Decisions like the one above are something most golfers do intuitively, in the moment, but it wouldn't be a bad idea to plan out your round the night before. If you have a yardage book for the course you're playing, then you can sit down and calculate all the probabilities of being in trouble if you used certain clubs in certain situations (mainly tee-shots), and you could, to some degree, predict your average score before you even set foot on the course. If you want to get really smart with it, then you can calculate risk-reward probabilities based on if you hit it in the fairway, in the rough, in a hazard, etc. That might be a good idea for another model I could make in the future...
So What Did We Learn from All of This?
Well, since my model shows that you're probably no worse off using the driver, I guess we didn't learn a whole lot. But then again, models are imperfect and my input parameters were likely not realistic, so it's still possible that, for some golfers and in some situations, the driver may not be the best club to grab on a tee-shot. I'd say probably the biggest takeaway from all of this is that you should start keeping statistics for all of your shots, so that you can compile them and use them to better strategize on the course.
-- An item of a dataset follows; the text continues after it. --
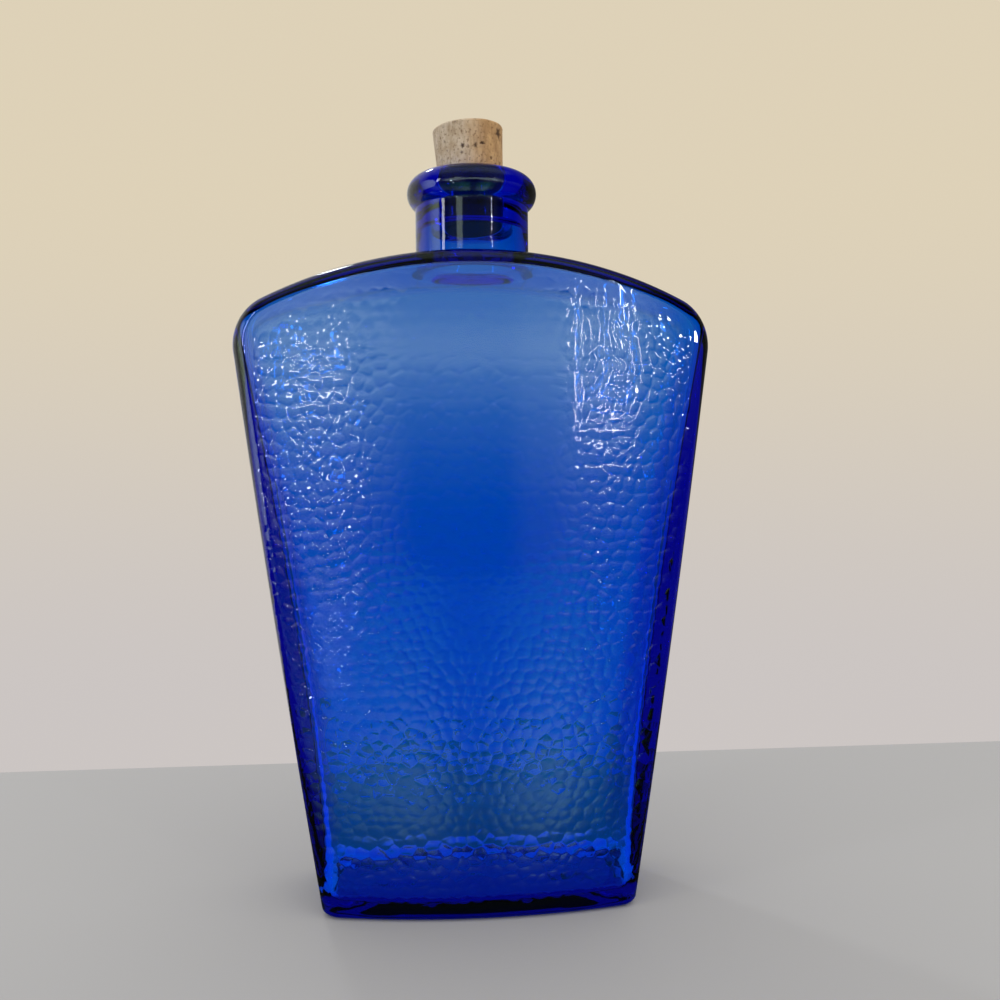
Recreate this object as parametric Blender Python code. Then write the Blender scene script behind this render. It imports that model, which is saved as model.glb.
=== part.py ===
"""A flat glass decanter with a ring lip, closed by a tapered cork that leans in its neck.

Metres, +Z up. The origin is the middle of the resting rim, and the front face looks along -Y.
"""

import math

import bpy
import numpy as np
from mathutils import Matrix

# Body seen from the front
BASE_WIDTH = 0.0988
SIDE_LEAN = math.radians(8.5)
SIDE_BULGE = 0.00055
ARCH_RADIUS = 0.172
ARCH_TOP = 0.2053
CORNER_RADIUS = 0.0155

# Body seen from the side and from above
BASE_DEPTH = 0.054
SHOULDER_DEPTH = 0.057
FACE_RADIUS = 0.210
EDGE_ROUND = 0.0045
BASE_EDGE_ROUND = 0.0025

# Underside
RESTING_RIM = 0.007
PUSH_UP = 0.0015
PUSH_UP_RUN = 0.0060

# Neck and ring lip
NECK_RADIUS = 0.0184
NECK_FILLET = 0.0016
BORE_RADIUS = 0.0106
LIP_RADIUS = 0.0211
LIP_MIDDLE = 0.2280
LIP_ROUND = 0.0057

# Glass thickness
FLOOR = 0.0040
SIDE_WALL_BASE = 0.0020
SIDE_WALL_MIDDLE = 0.0066
SIDE_WALL_SHOULDER = 0.0022
SIDE_WALL_SKEW = 0.75
FACE_WALL = 0.0046
FACE_WALL_TOP = 0.0035
NECK_WALL = 0.0042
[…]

At the end of the day, though, most people play golf for fun, and even if they could shave a few strokes off their game by being more strategic with tee-shots...that might just rob them of one of the simple joys of ripping the 'ole thunderstick. Sure, being slightly closer to the hole doesn't matter if you are awful at hitting approach shots, but it sure does feel nice to tell your friend "hey, did you hear about that new Wal-Mart they are building between my ball and yours?"